第79話 異の世界へと行く方法
「でも、百合と接触する方法がないわけではないですよ」
「ないわけではないって、あるってことか」
つい声を張り上げてしまい、俺は周囲を窺う。幸い、誰もいないようだ。
「ただ、これはまだ一回しか試したことがない方法なので、うまくいくかどうかは分かりません」
「それでも、百合と接触する方法があるんだな」
切羽詰った声で尋ねると、数秒の間があったのちに「はい」という返答がなされた。
フリーになっている左手を握っていると、瞳はたどたどしく話を続ける。
「この方法は、かなりのリスクがあると聞いたことがあります。私はもちろん、翼君にも悪影響が及ぶかもしれません。それに、これを使ったからといって、必ずしも百合に会えるとは限らないですよ」
「それでも構わない。それで百合に会って、冬子を助けることができるのならば」
我ながら、とんでもない賭けをしている。百合に会ったところで、彼女が冬子の治療法を知っている可能性は百パーセントではない。まして、その百合に能動的に会える確率も然りだ。俺の目論見が成功する確率は総合的に四分の一を下回るといったところだろう。だが、ゼロではないのなら、それに賭けるしかない。
「分かりました。百合に会う方法を教えます。それには都合のいい場所でないといけないので、一度分倍河原駅まで来てもらえませんか」
「ああ。すぐ行く」
そうして通話を切り、俺は牧野台駅まで逆戻りした。分倍河原は俺の家の最寄り駅奥園の方へ二駅のところにある。所要時間としては十分程度だが、それが何十倍にも感じられて仕方がなかった。
分倍河原駅に到着し、しばらく改札の外で待っていると瞳がやってきた。
「悪いな、いきなり呼び出したりして」
「いいえ。私にできることがあるなら、いくらでも協力します。
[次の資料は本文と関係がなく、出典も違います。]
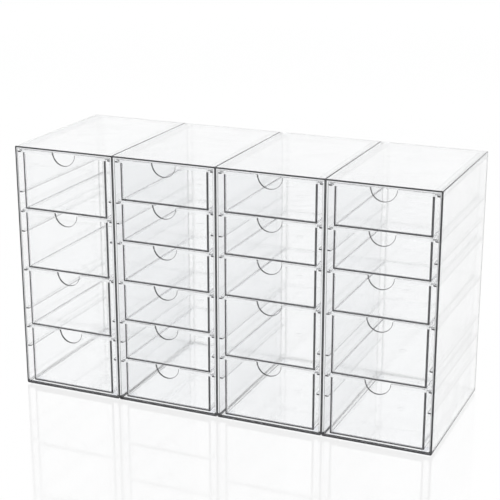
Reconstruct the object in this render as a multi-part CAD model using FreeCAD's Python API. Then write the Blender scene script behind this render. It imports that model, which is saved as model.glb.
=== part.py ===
import FreeCAD
import Part

import os

from FreeCAD import Vector

# Clear drawer organiser for craft stamps: four open-fronted casings stand side by side, and each is a
# single moulding with ledges down both inner walls. The drawers are open boxes that hang by the
# flanges along their top edges, which run on those ledges. Every casing has the ledges for both drawer
# heights, so six small drawers, four large ones or a mix fit the same moulding.
#
# Frame: millimetres, +X to the right along the row, -Y towards the user, +Z up. The origin is on the
# table, under the middle of the row.

# Casing moulding
CASING_WIDTH = 125.2
CASING_DEPTH = 186.0
CASING_WALL = 3.0
CASING_BACK = 2.4
CASING_GAP = 0.2
CASING_TOP_RADIUS = 1.0
CASING_BOTTOM_RADIUS = 2.0
CASING_BACK_RADIUS = 0.8
CAVITY_EDGE_RADIUS = 1.6
FRONT_RIM_ROUND = 0.4

# Slots, counted in units down from the top one
UNIT_PITCH = 47.4
UNITS_HIGH = 6
DRAWER_UNITS = {"small": 1.0, "large": 1.5}
TOWERS = (
    ("large", "large", "large", "large"),
    ("small", "small", "small", "small", "small", "small"),
    ("small", "small", "small", "large", "large"),
    ("small", "small", "small", "large", "large"),
)
ABOVE_FIRST_SLOT = 0.4
BELOW_LAST_SLOT = 0.6

# Ledges on the casing's inner walls
LEDGE_WIDTH = 4.0
LEDGE_THICKNESS = 1.4
LEDGE_SETBACK = 1.0
LEDGE_NOSE = 1.0

# Drawer moulding
DRAWER_WALL = 2.0
DRAWER_FLOOR = 1.8
DRAWER_CORNER_RADIUS = 1.2
DRAWER_BOTTOM_RADIUS = 1.0
POCKET_CORNER_RADIUS = 1.0
POCKET_BOTTOM_RADIUS = 0.8
FLANGE_WIDTH = 5.4
FLANGE_THICKNESS = 1.5
FLANGE_CORNER_RADIUS = 2.5
BEAD_HEIGHT = 3.0
BEAD_PROUD = 0.6
NOTCH_RADIUS = 14.2
NOTCH_LIP_ROUND = 1.2

# Room around a closed drawer
SIDE_CLEARANCE = 0.6
HEADROOM = 0.6
UNDER_CLEARANCE = 0.5
REST_CLEARANCE = 0.2
FRONT_RECESS = 1.5
REAR_CLEARANCE = 0.5

# Round marks that the ejector pins and the gate leave in the plastic
PIN_MARK_RADIUS = 3.0
PIN_MARK_DEPTH = 0.25
PIN_MARK_INSET = 12.0
PIN_MARK_HEIGHT = 13.0
GATE_DIMPLE_RADIUS = 4.0
GATE_DIMPLE_DEPTH = 0.35

# Clear anti-slip feet, stuck into shallow sockets under each casing
FOOT_RADIUS = 5.0
FOOT_STAND = 1.6
FOOT_INSET = 11.0
FOOT_SOCKET_DEPTH = 0.5
FOOT_SOCKET_CLEARANCE = 0.2
FOOT_GLUE_FILM = 0.05
FOOT_EDGE_ROUND = 0.4

# Places that follow from the sizes above
CAVITY_HEIGHT = ABOVE_FIRST_SLOT + UNITS_HIGH * UNIT_PITCH + BELOW_LAST_SLOT
CASING_HEIGHT = CASING_WALL + CAVITY_HEIGHT + CASING_WALL
CASING_TOP = FOOT_STAND + CASING_HEIGHT
CAVITY_TOP = CASING_TOP - CASING_WALL
SLOTS_TOP = CAVITY_TOP - ABOVE_FIRST_SLOT
CASING_FRONT = -CASING_DEPTH / 2
CAVITY_REAR = CASING_DEPTH / 2 - CASING_BACK
CAVITY_WIDTH = CASING_WIDTH - 2 * CASING_WALL
DRAWER_FRONT = CASING_FRONT + FRONT_RECESS
DRAWER_REAR = CAVITY_REAR - REAR_CLEARANCE
DRAWER_WIDTH = CAVITY_WIDTH - 2 * (SIDE_CLEARANCE + FLANGE_WIDTH)
LEDGE_DROP = HEADROOM + FLANGE_THICKNESS + REST_CLEARANCE
PARTS_FOLDER = "parts"
PAST = 5.0  # how far a cutting tool reaches past the face that it opens
TOUCH = 0.001  # how near a height or a plane an edge has to be to count as lying in it


def box(x_range, y_range, z_range):
    """A plain box between two limits on each axis."""
    (x0, x1), (y0, y1), (z0, z1) = x_range, y_range, z_range
    return Part.makeBox(x1 - x0, y1 - y0, z1 - z0, Vector(x0, y0, z0))


def edges_along(shape, axis):
    """The straight edges of a shape that run along an axis, given as X, Y or Z."""
    direction = {"X": Vector(1, 0, 0), "Y": Vector(0, 1, 0), "Z": Vector(0, 0, 1)}[axis]
    found = []
    for edge in shape.Edges:
        if isinstance(edge.Curve, (Part.Line, Part.LineSegment)):
            if abs(edge.tangentAt(edge.FirstParameter).dot(direction)) > 0.999:
                found.append(edge)
    return found


def edges_in_plane(shape, axis, place):
    """The edges of a shape that lie in the plane where that axis has that value."""
    low, high = axis + "Min", axis + "Max"
    return [
        edge
        for edge in shape.Edges
        if abs(getattr(edge.BoundBox, low) - place) < TOUCH
        and abs(getattr(edge.BoundBox, high) - place) < TOUCH
    ]


def long_edges_at(shape, height):
    """The straight edges that run from front to back at a height."""
    return [edge for edge in edges_along(shape, "Y") if abs(edge.CenterOfMass.z - height) < TOUCH]


def disc(radius, thickness, centre, direction):
    """A short round plug that starts at a centre and grows along a direction."""
    return Part.makeCylinder(radius, thickness, centre, direction)


def tower_centre(tower):
    """The X place of a casing's middle, counting towers from 0 at the left."""
    return (tower - (len(TOWERS) - 1) / 2) * (CASING_WIDTH + CASING_GAP)


def ledge_levels():
    """How many units below the first slot's top each pair of ledges serves, for both drawer heights."""
    levels = set()
    for units in DRAWER_UNITS.values():
        level = 0.0
        while level + units <= UNITS_HIGH:
            levels.add(level)
            level += units
    return sorted(levels)


def foot_places():
    """The four feet of one casing, as X and Y from the casing's middle."""
    x = CASING_WIDTH / 2 - FOOT_INSET
    y = CASING_DEPTH / 2 - FOOT_INSET
    return [(-x, -y), (x, -y), (-x, y), (x, y)]


def casing_shell():
    """The open-fronted box: rounded outside, with a squarer cavity that stops short of the back."""
    half = CASING_WIDTH / 2
    outside = box((-half, half), (CASING_FRONT, -CASING_FRONT), (FOOT_STAND, CASING_TOP))
    outside = outside.makeFillet(CASING_TOP_RADIUS, long_edges_at(outside, CASING_TOP))
    outside = outside.makeFillet(CASING_BOTTOM_RADIUS, long_edges_at(outside, FOOT_STAND))
    outside = outside.makeFillet(CASING_BACK_RADIUS, edges_in_plane(outside, "Y", -CASING_FRONT))
    cavity = box(
        (-CAVITY_WIDTH / 2, CAVITY_WIDTH / 2),
        (CASING_FRONT - PAST, CAVITY_REAR),
        (FOOT_STAND + CASING_WALL, CAVITY_TOP),
    )
    cavity = cavity.makeFillet(CAVITY_EDGE_RADIUS, edges_along(cavity, "Y"))
    shell = outside.cut(cavity)
    return shell.makeFillet(FRONT_RIM_ROUND, edges_in_plane(shell, "Y", CASING_FRONT))


def ledge(side, level):
    """One ledge on the left (-1) or right (1) wall, with its front corner cut back as a lead-in."""
    top = SLOTS_TOP - level * UNIT_PITCH - LEDGE_DROP
    wall = side * CAVITY_WIDTH / 2
    root = wall + side * CASING_WALL / 2
    free = wall - side * LEDGE_WIDTH
    front = CASING_FRONT + LEDGE_SETBACK
    rear = CAVITY_REAR + CASING_BACK / 2
    outline = Part.makePolygon(
        [
            Vector(root, front, top),
            Vector(free + side * LEDGE_NOSE, front, top),
            Vector(free, front + LEDGE_NOSE, top),
            Vector(free, rear, top),
            Vector(root, rear, top),
            Vector(root, front, top),
        ]
    )
    return Part.Face(outline).extrude(Vector(0, 0, -LEDGE_THICKNESS))


def casing(tower):
    """One casing moulding with its ledges, foot sockets and gate dimple, in its place in the row."""
    body = casing_shell()
    ledges = [ledge(side, level) for side in (-1, 1) for level in ledge_levels()]
    body = body.fuse(ledges).removeSplitter()
    socket_radius = FOOT_RADIUS + FOOT_SOCKET_CLEARANCE
    marks = [
        disc(socket_radius, FOOT_SOCKET_DEPTH, Vector(x, y, FOOT_STAND), Vector(0, 0, 1))
        for x, y in foot_places()
    ]
    gate = Vector(0, -CASING_FRONT, FOOT_STAND + CASING_HEIGHT / 2)
    marks.append(disc(GATE_DIMPLE_RADIUS, GATE_DIMPLE_DEPTH, gate, Vector(0, -1, 0)))
    body = body.cut(marks)
    body.translate(Vector(tower_centre(tower), 0, 0))
    return body


def feet(tower):
    """The four round feet of one casing, each a separate solid."""
    height = FOOT_STAND + FOOT_SOCKET_DEPTH - FOOT_GLUE_FILM
    pads = []
    for x, y in foot_places():
        pad = disc(FOOT_RADIUS, height, Vector(tower_centre(tower) + x, y, 0), Vector(0, 0, 1))
        pads.append(pad.makeFillet(FOOT_EDGE_ROUND, edges_in_plane(pad, "Z", 0)))
    return Part.makeCompound(pads)


def drawer_box(height):
    """The drawer's box, with its top at Z 0: rounded corners outside and a pocket open at the top."""
    half = DRAWER_WIDTH / 2
    body = box((-half, half), (DRAWER_FRONT, DRAWER_REAR), (-height, 0))
    body = body.makeFillet(DRAWER_CORNER_RADIUS, edges_along(body, "Z"))
    body = body.makeFillet(DRAWER_BOTTOM_RADIUS, edges_in_plane(body, "Z", -height))
    return body


def drawer_pocket(height):
    """The hollow of a drawer, which reaches past its top."""
    half = DRAWER_WIDTH / 2 - DRAWER_WALL
    front, rear = DRAWER_FRONT + DRAWER_WALL, DRAWER_REAR - DRAWER_WALL
    pocket = box((-half, half), (front, rear), (DRAWER_FLOOR - height, PAST))
    pocket = pocket.makeFillet(POCKET_CORNER_RADIUS, edges_along(pocket, "Z"))
    return pocket.makeFillet(POCKET_BOTTOM_RADIUS, edges_in_plane(pocket, "Z", DRAWER_FLOOR - height))


def flanges():
    """One plate as wide as both flanges, which the pocket later splits into the two of them."""
    half = DRAWER_WIDTH / 2 + FLANGE_WIDTH
    plate = box((-half, half), (DRAWER_FRONT, DRAWER_REAR), (-FLANGE_THICKNESS, 0))
    return plate.makeFillet(FLANGE_CORNER_RADIUS, edges_along(plate, "Z"))


def finger_notch():
    """The half-round cutter for the notch in the front, with its two lips rounded over."""
    reach = DRAWER_WALL + 2 * PAST
    start = DRAWER_FRONT - PAST
    back = Vector(0, 1, 0)
    round_cut = Part.makeCylinder(NOTCH_RADIUS, reach, Vector(0, start, 0), back)
    half = NOTCH_RADIUS + NOTCH_LIP_ROUND
    cutter = round_cut.fuse(box((-half, half), (start, start + reach), (-NOTCH_LIP_ROUND, PAST)))
    for side in (-1, 1):
        lip = Part.makeCylinder(
            NOTCH_LIP_ROUND, reach, Vector(side * half, start, -NOTCH_LIP_ROUND), back
        )
        cutter = cutter.cut(lip)
    return cutter


def drawer(tower, size, level):
    """A closed drawer for the slot whose top is that many units below the first slot's top."""
    height = DRAWER_UNITS[size] * UNIT_PITCH - HEADROOM - UNDER_CLEARANCE
    bead = box(
        (-DRAWER_WIDTH / 2, DRAWER_WIDTH / 2),
        (DRAWER_FRONT - BEAD_PROUD, DRAWER_FRONT + DRAWER_WALL),
        (-BEAD_HEIGHT, 0),
    )
    body = drawer_box(height).fuse([flanges(), bead]).removeSplitter()
    marks = [drawer_pocket(height), finger_notch()]
    for side in (-1, 1):
        x = side * (DRAWER_WIDTH / 2 - PIN_MARK_INSET)
        place = Vector(x, DRAWER_REAR, PIN_MARK_HEIGHT - height)
        marks.append(disc(PIN_MARK_RADIUS, PIN_MARK_DEPTH, place, Vector(0, -1, 0)))
    middle = Vector(0, (DRAWER_FRONT + DRAWER_REAR) / 2, -height)
    marks.append(disc(GATE_DIMPLE_RADIUS, GATE_DIMPLE_DEPTH, middle, Vector(0, 0, 1)))
    for mark in marks:
        body = body.cut(mark)
    top = SLOTS_TOP - level * UNIT_PITCH - HEADROOM
    body.translate(Vector(tower_centre(tower), 0, top))
    return body


def all_parts():
    """Every sub-part by its node name."""
    made = {}
    for tower, sizes in enumerate(TOWERS):
        made[f"casing_{tower + 1}"] = casing(tower)
        made[f"feet_{tower + 1}"] = feet(tower)
        level = 0.0
        for place, size in enumerate(sizes):
            made[f"{size}_drawer_{tower + 1}_{place + 1}"] = drawer(tower, size, level)
            level += DRAWER_UNITS[size]
    return made


def main():
    os.makedirs(PARTS_FOLDER, exist_ok=True)
    for name, shape in all_parts().items():
        if not shape.isValid():
            raise RuntimeError(f"{name} isn't a valid shape")
        shape.exportStep(os.path.join(PARTS_FOLDER, name + ".step"))
        print(f"{name}: {len(shape.Solids)} solids, {shape.Volume / 1000:.1f} cm3")


main()
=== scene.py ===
import math

import bpy
from mathutils import Matrix, Vector


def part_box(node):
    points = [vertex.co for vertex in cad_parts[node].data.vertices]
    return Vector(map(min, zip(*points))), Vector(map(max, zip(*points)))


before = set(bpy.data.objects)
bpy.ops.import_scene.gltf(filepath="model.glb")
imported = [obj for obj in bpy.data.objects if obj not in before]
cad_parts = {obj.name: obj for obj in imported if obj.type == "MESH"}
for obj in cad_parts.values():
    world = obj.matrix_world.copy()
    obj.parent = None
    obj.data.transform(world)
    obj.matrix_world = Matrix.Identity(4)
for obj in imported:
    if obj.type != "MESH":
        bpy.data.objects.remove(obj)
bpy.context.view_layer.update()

MM = 0.001

# ---------------------------------------------------------------- places and sizes, in metres, from the frame
casing_low, casing_high = (Vector(corner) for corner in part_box("casing_1"))
next_casing_low = Vector(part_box("casing_2")[0])
large_low, large_high = (Vector(corner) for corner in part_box("large_drawer_1_1"))
large_below = Vector(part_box("large_drawer_1_2")[1])
small_low, small_high = (Vector(corner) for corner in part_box("small_drawer_2_1"))
small_below = Vector(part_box("small_drawer_2_2")[1])

TOWER_PITCH = next_casing_low.x - casing_low.x
TOWER_MIDDLE = (casing_low.x + casing_high.x) / 2
ROW_HALF = -casing_low.x
CASING_HALF = (casing_high.x - casing_low.x) / 2
CASING_DEPTH = casing_high.y - casing_low.y
CASING_MIDDLE_HEIGHT = (casing_low.z + casing_high.z) / 2
DRAWER_TOP = large_high.z
DRAWER_FRONT = large_low.y
DRAWER_MIDDLE_DEPTH = (large_low.y + large_high.y) / 2
LARGE_STEP = large_high.z - large_below.z
SMALL_STEP = small_high.z - small_below.z
LARGE_TALL = large_high.z - large_low.z
SMALL_TALL = small_high.z - small_low.z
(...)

さて、百合に会うための場所ですが、この近くだったらあの廃屋がいいでしょう」
「廃屋? 異人が出てきそうなところだな」
「それがミソなんです。案内しますから、ついてきてください」
瞳の先導で、駅の北口を後にする。分倍河原もどちらかというと住宅街として発展してきているため、そこまで人通りは多くない。まして、牧野台にショッピングモールができたせいか、買い物客を根こそぎ吸い取られているぐらいだ。
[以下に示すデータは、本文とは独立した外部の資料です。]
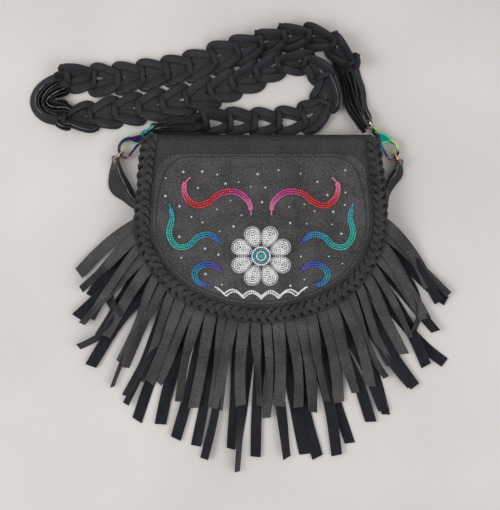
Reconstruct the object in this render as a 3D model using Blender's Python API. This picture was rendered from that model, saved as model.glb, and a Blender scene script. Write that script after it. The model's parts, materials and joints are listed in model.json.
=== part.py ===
"""Fringed leather shoulder bag with a beaded flap and a braided strap.

Metres, +Z up. The bag lies on its back: the back panel is on the ground, the
flap faces +Z and the fold at the flap's top lies towards +Y. The origin is on
the outer face of the back panel, on the bag's middle line.
"""

import math
import random

import bmesh
import bpy
from mathutils import Vector

# Clearances
GAP = 0.0003
RUNNING_GAP = 0.0005

# Leather thicknesses
PANEL_LEATHER = 0.0018
FLAP_LEATHER = 0.0018
BEAD_PANEL_LEATHER = 0.0013
GUSSET_LEATHER = 0.0016
FRINGE_LEATHER = 0.0014
LOOP_LEATHER = 0.0016

# Bag body, seen from the front
FOLD_Y = 0.0930
BODY_WIDE_HALF = 0.1100
BODY_TAPER = 0.0040
BODY_WIDE_Y = 0.0020
BODY_BOTTOM_Y = -0.1050
SEAM_ALLOWANCE = 0.0050
GUSSET_DEPTH = 0.0210
MOUTH_DEPTH = 0.0380
CROWN = 0.0045
CROWN_FADE = 0.0700
BACK_CORNER_RADIUS = 0.0110

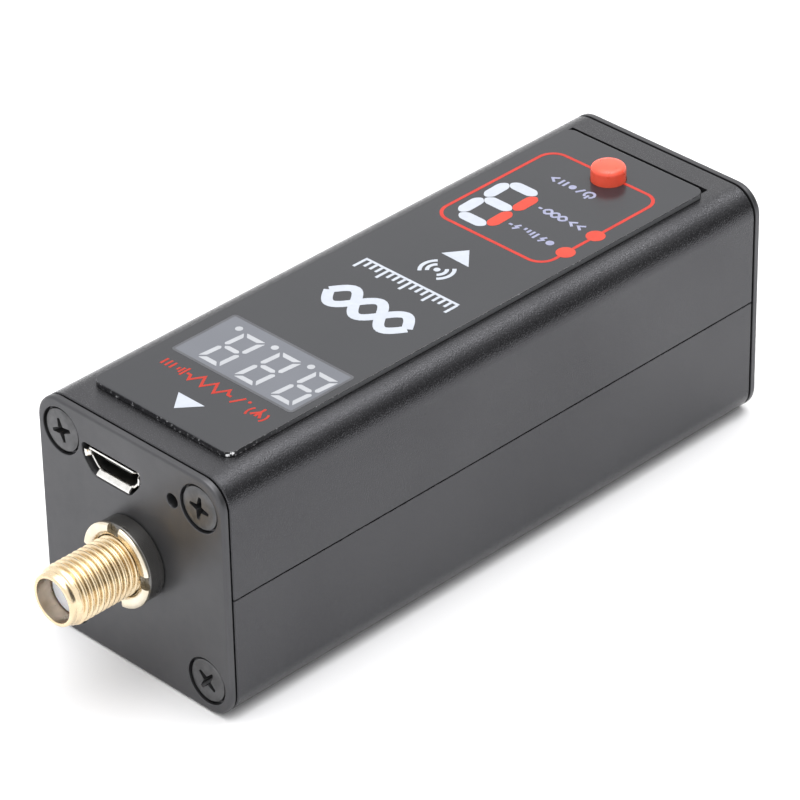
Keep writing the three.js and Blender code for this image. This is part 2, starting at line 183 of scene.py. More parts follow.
def prism(outline, z0, z1):
    return solid([[level_z(outline, z0), level_z(outline, z1)]])


def lathe(profile, segments=64, closed=False):
    """Turned about the Y axis from (radius, along) points; radius 0 is a pole."""
    bm = bmesh.new()
    rows = []
    for radius, along in profile:
        if radius < 1e-6:
            rows.append([bm.verts.new((0, along, 0))])
        else:
            rows.append([bm.verts.new((x, along, z)) for x, z in circle(0, 0, radius, segments)])
    pairs = list(zip(rows, rows[1:]))
    if closed:
        pairs.append((rows[-1], rows[0]))
    for low, high in pairs:
        for i in range(segments):
            j = (i + 1) % segments
            quad = [low[i % len(low)], low[j % len(low)], high[j % len(high)], high[i % len(high)]]
            face = list(dict.fromkeys(quad))
            if len(face) > 2:
                bm.faces.new(face)
    return bm


def box_mesh(low, high):
    bm = bmesh.new()
    bmesh.ops.create_cube(bm, size=1)
    size = [b - a for a, b in zip(low, high)]
    centre = [(a + b) / 2 for a, b in zip(low, high)]
    bmesh.ops.scale(bm, vec=size, verts=bm.verts)
    bmesh.ops.translate(bm, vec=centre, verts=bm.verts)
    return bm


def merge(target, *others):
    """Adds other meshes to target, as separate lumps."""
    for other in others:
        mesh = bpy.data.meshes.new("lump")
        other.to_mesh(mesh)
        other.free()
        target.from_mesh(mesh)
        bpy.data.meshes.remove(mesh)
    return target


def gather(shapes):
    """One mesh from several."""
    return merge(bmesh.new(), *shapes)


def transform(bm, matrix):
    bmesh.ops.transform(bm, matrix=matrix, verts=bm.verts)
    return bm


def mesh_object(name, bm):
    """Object in metres from a mesh in mm."""
    bmesh.ops.recalc_face_normals(bm, faces=bm.faces)
    bmesh.ops.scale(bm, vec=(MM, MM, MM), verts=bm.verts)
    mesh = bpy.data.meshes.new(name)
    bm.to_mesh(mesh)
    bm.free()
    obj = bpy.data.objects.new(name, mesh)
    scene.collection.objects.link(obj)
    return obj


def carve(obj, cutters):
    """Cuts closed meshes out of obj."""
    for i, cutter in enumerate(cutters):
        tool = mesh_object(f"cutter_{i}", cutter)
        step = obj.modifiers.new("cut", "BOOLEAN")
        step.operation = "DIFFERENCE"
        step.solver = "EXACT"
        step.object = tool
        depsgraph = bpy.context.evaluated_depsgraph_get()
        result = bpy.data.meshes.new_from_object(obj.evaluated_get(depsgraph))
        obj.modifiers.clear()
        old = obj.data
        obj.data = result
        bpy.data.meshes.remove(old)
        bpy.data.objects.remove(tool)
    return obj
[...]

住宅街の外れに来ると、明らかにそれと分かる雨ざらしの建物があった。かなりズタボロではあるが、そうなる以前は立派な一軒家だったのだろう。地下へとつながる通路があり、その先は駐車場となっているようだ。ただ、その入り口には規制線が貼られている。
「ずいぶん前から放置されている家で、私たちの間ではお化け屋敷として有名です。夜に肝試しにやってくる人はいるみたいですけど、真昼間なら、まず立ち寄る人はいません」
そりゃ、あからさまにキープアウトされているもんな。異人が現れる好条件を満たしているが、今のところその気配はない。
躊躇なく規制線を乗り越える瞳に続き、俺も地下の駐車場へと踏み込む。車が三台ほど収納できるスペースが設けられており、天井は車を縦に二台積み重ねたぐらいの位置にある。仮にここで戦うとするなら、かなり飛びにくそうだ。
「それで、どうやって百合と会うんだ」
「単刀直入に言うと、異の世界へと行くんです」
「えっと、本気で言っていますか」
問い直したものの、瞳は真顔を崩すことはなかった。異人である百合と会うために異の世界に行くという発想は間違ってはいない。けれども、そう簡単に異の世界へは行けないはずだ。
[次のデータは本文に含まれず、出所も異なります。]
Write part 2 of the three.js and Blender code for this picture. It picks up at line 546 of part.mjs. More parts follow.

前にブラッドから聞いた話だと、人間の世界と異の世界を行き来するには、異の主に忠誠を誓った者が授けられる特殊な術が必要だったはず。よもや、瞳が異人の最高権力者に忠誠を誓っているとは思えない。まさか、他に異世界を渡る術があるというのか。
俺が眉を寄せていると、瞳は人差し指を立てながら説明した。
「異人の間で流通している異の世界へと渡る術を使えば、移動は可能ですよ」
「いや、ちょっと待て。そう簡単に言うけどな、その術って異人にしか使えないとか、そういう代物じゃないのか」
「本来ならそうみたいですけど、異人の力を受け継いだ私たちにも使うことができるみたいです。私自身、試したのは一回だけですが」
「そうだとしても、どうやってそんな術を手に入れたんだ」
「百合に教えてもらいました」
教えてもらってすんなりできるのなら、あの戦いのときに「帰れなくなる」と悲観しなくてもよかったんじゃないか。でも、一触即発状態にあるブラッドがそんな術を教えてくれるわけがないので、結局悲観的状況には変わりはなかったな。
「やり方自体はそんなに難しくないので、時間があるときに教えましょうか」
「考えておく。とりあえず、早く始めてくれ。それと、事務所に連絡していいかな。どうせなら、大勢で探した方が手っ取り早いだろうし」
探し物をするなら人海戦術をするのが基本だと探偵の所長さんから教えてもらったことがある。それに、直接百合と会ってもらえば、共存についての話も信じてもらいやすくなる。
しかし、携帯電話に手を伸ばそうとすると、瞳はシュンとして首を横に振った。俺の提案に不都合でもあるのだろうか。